TASK GOAL:
From the entries below, say how many lines carry the word "pose", and give nothing but the number.

RECORDED INFORMATION:
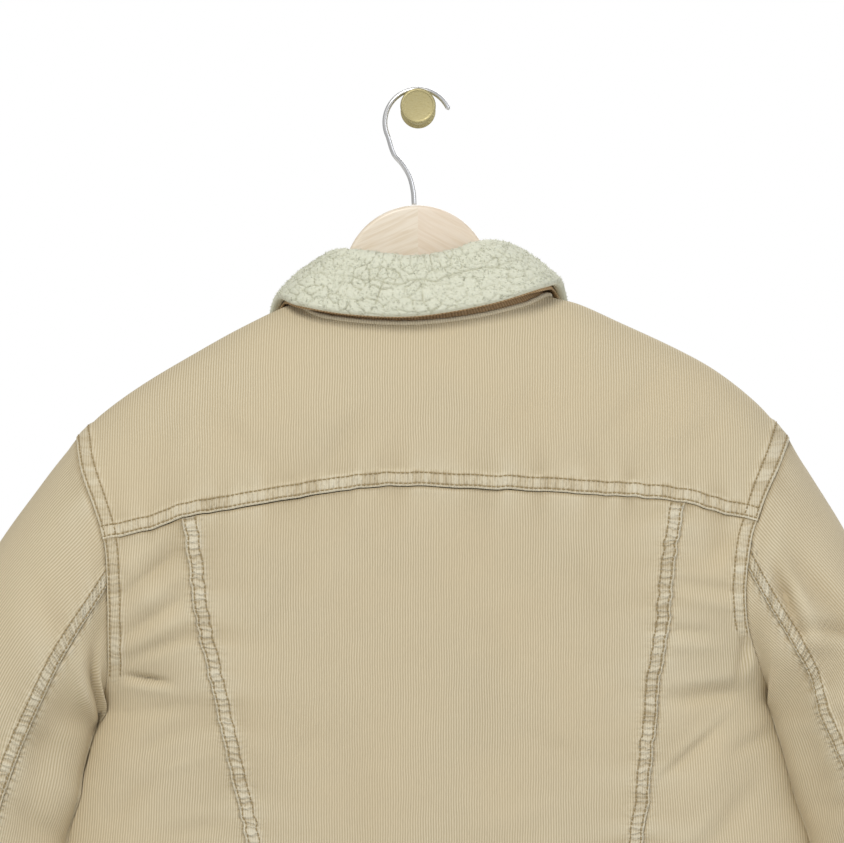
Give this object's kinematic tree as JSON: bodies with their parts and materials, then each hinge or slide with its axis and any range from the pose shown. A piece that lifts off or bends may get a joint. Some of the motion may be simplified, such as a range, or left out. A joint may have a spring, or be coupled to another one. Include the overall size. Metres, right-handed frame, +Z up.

--

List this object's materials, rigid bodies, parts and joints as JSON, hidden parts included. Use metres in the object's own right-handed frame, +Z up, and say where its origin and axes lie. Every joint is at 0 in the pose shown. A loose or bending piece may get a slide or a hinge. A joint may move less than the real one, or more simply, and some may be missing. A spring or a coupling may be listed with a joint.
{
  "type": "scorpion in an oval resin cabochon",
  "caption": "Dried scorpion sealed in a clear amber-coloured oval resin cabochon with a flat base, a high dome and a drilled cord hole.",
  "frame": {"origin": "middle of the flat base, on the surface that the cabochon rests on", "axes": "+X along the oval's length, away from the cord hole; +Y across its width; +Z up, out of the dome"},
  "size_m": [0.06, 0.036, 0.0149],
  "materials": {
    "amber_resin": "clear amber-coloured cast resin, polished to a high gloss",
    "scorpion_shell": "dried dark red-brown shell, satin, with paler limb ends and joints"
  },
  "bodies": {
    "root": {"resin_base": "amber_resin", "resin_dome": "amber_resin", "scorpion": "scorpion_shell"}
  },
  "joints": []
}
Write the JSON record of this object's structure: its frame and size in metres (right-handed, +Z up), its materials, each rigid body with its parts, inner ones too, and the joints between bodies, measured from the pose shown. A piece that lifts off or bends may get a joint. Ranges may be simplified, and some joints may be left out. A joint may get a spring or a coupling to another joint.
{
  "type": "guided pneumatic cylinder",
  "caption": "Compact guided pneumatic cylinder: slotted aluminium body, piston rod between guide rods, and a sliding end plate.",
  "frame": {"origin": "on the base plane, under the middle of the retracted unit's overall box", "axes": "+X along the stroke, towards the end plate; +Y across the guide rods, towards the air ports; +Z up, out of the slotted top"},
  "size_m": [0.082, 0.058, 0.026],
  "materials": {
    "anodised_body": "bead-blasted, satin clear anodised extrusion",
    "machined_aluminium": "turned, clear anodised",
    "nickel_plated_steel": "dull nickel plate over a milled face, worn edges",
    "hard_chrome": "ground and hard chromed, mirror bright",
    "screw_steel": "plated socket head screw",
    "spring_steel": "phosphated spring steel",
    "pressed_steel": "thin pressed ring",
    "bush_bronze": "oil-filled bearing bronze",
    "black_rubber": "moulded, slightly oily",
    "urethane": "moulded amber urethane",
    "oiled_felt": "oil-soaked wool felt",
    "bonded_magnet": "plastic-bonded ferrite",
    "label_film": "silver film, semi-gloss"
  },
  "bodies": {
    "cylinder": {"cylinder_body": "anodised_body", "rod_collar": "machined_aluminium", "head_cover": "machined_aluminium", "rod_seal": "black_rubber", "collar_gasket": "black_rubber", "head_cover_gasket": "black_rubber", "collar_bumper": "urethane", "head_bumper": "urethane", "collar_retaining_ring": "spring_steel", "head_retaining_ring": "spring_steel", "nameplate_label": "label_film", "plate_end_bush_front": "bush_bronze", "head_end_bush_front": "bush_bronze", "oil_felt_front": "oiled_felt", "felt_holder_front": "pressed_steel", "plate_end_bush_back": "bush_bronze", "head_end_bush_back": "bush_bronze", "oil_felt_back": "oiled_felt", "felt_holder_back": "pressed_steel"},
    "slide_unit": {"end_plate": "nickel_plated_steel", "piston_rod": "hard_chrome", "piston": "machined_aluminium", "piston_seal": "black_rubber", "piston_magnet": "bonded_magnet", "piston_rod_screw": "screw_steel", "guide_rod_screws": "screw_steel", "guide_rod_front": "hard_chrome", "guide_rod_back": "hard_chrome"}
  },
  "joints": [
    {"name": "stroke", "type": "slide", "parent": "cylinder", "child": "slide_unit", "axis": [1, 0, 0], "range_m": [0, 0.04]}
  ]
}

RESULT FOR THIS EXERCISE:
3